The official return of baseball defectors earning millions in the major leagues was a landmark in the new relationship and a dramatic manifestation of Cuba’s shifting attitude toward the hundreds of players who have abandoned the country that trained them.
Also during the trip, Major League Baseball Players Association executives planned to talk business with their Cuban counterparts, saying they were optimistic about sealing a deal by early next year for the Tampa Bay Rays to play two spring training games in Cuba. They also hope to make progress in one day creating a legal route for Cuban players to make their way to the major leagues.
"There’s some hurdles to negotiate, there’s no question, and hopefully this trip of good will make the conversations work better," said Major League Baseball chief baseball officer Joe Torre.
Cuban television avoids games featuring defectors but fans watch their idols’ performances on pirated recordings distributed on computer USB drives. Most experts agree that the future does not look bright without a solution to the problem of talent fleeing the country. But fans who gathered to see the Cuban baseball stars said their return to the island filled them with optimism.
U.S. teams played spring training games in Cuba before Castro’s revolution but none appeared here from March 1959 until the Baltimore Orioles faced Cuba’s national team in Havana in March 1999. MLB has not returned since.
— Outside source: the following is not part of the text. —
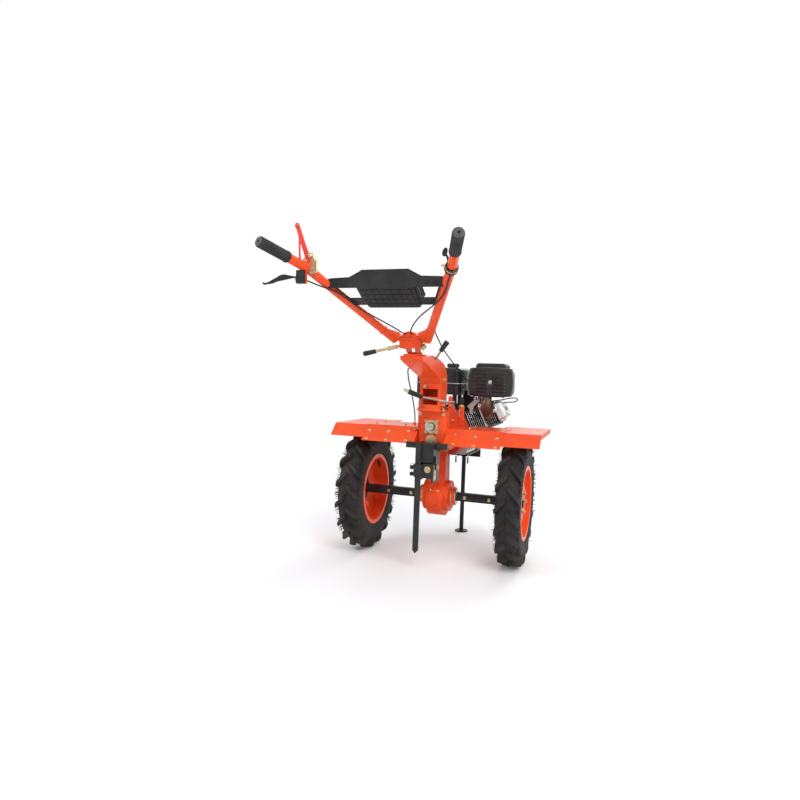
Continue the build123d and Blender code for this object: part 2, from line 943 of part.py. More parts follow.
with BuildPart() as clutch_bracket:
    with BuildSketch(facing_back(0, clutch_y + 0.1, 0)):
        with Locations((-244, 1188)):
            RectangleRounded(54, 62, 8)
    extrude(amount=-4)
    add(mirror(tube_right, about=Plane.YZ, mode=Mode.PRIVATE), mode=Mode.SUBTRACT)
pieces["clutch_bracket"] = clutch_bracket

# Lower black lever and its mount under the left tube
with BuildPart() as brake_mount:
    add(slab((-284, -892, 1124), (-254, -872, 1168)))
    add(mirror(tube_right, about=Plane.YZ, mode=Mode.PRIVATE), mode=Mode.SUBTRACT)
pieces["lever_mount"] = brake_mount
pieces["black_lever"] = rod([(-289, -882, 1144), (-312, -930, 1136), (-352, -985, 1110)], 5, 30)

# Throttle clamp and thumb lever on the right tube
throttle_at = bend_v - run * 30
with BuildPart() as throttle_clamp:
    with BuildSketch(Plane(origin=throttle_at, z_dir=run)):
        Circle(tube_r + 5)
        Circle(tube_r, mode=Mode.SUBTRACT)
    extrude(amount=22)
    add(tube_right, mode=Mode.SUBTRACT)
pieces["throttle_clamp"] = throttle_clamp
with BuildPart() as throttle_lever:
    add(rod([(240, -848, 1186), (246, -900, 1204), (259, -944, 1206)], 4.5, 30).part)
    add(throttle_clamp.part, mode=Mode.SUBTRACT)
    add(tube_right, mode=Mode.SUBTRACT)
pieces["throttle_lever"] = throttle_lever

# Locking and gear levers: a rod with a grip at its end
lever_elbow = Vector(-56, hinge_y, hinge_z)
lever_end = Vector(-207, hinge_y, 906)
lever_way = lever_end - lever_elbow
sleeve_start = lever_elbow + lever_way * 0.1
sleeve_end = lever_elbow + lever_way * 0.33
grip_start = lever_elbow + lever_way * 0.69
with BuildPart() as height_lever:
    add(rod([(-yoke_half - 3, hinge_y, hinge_z), lever_elbow, lever_end], 6, 40).part)
    add(bar(sleeve_start, sleeve_end, 9).part)
    add(bar(grip_start, lever_end, lever_grip_r).part)
pieces["height_lever"] = height_lever

swivel_foot = (column_half - 2, -300, 892)
swivel_end = (96, -300, 972)
swivel_grip = (69, -300, 932)
with BuildPart() as swivel_lever:
    add(bar(swivel_foot, swivel_end, 5).part)
    add(bar(swivel_grip, swivel_end, lever_grip_r).part)
    add(column.part, mode=Mode.SUBTRACT)
pieces["swivel_lever"] = swivel_lever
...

Under Castro, a passionate baseball fan who saw sports as an expression of national glory, defectors were banished from official memory, never mentioned on Cuban television even as they made headlines on U.S. sports pages.
Castro’s brother and successor, President Raul Castro, has eased the treatment of players who leave as part of a broader easing of social controls. That included the 2013 removal of a required exit permit for all Cubans, except those considered essential to the country.
Some major-league players have since been allowed back on low-key trips to see family. A few others, like star infielder Yoan Moncada, have received permission from Cuban authorities to depart legally to start careers in the United States. Moncada won a $31.5 million signing bonus with the Boston Red Sox in March.
Cuba also has been allowing some stars to legally play in countries such as Japan and Mexico during the offseason. Similar policies for the major leagues would be far more difficult due to the U.S. trade embargo on Cuba and Cuban fears that broad legalization of departures to the U.S. would make the talent drain even worse.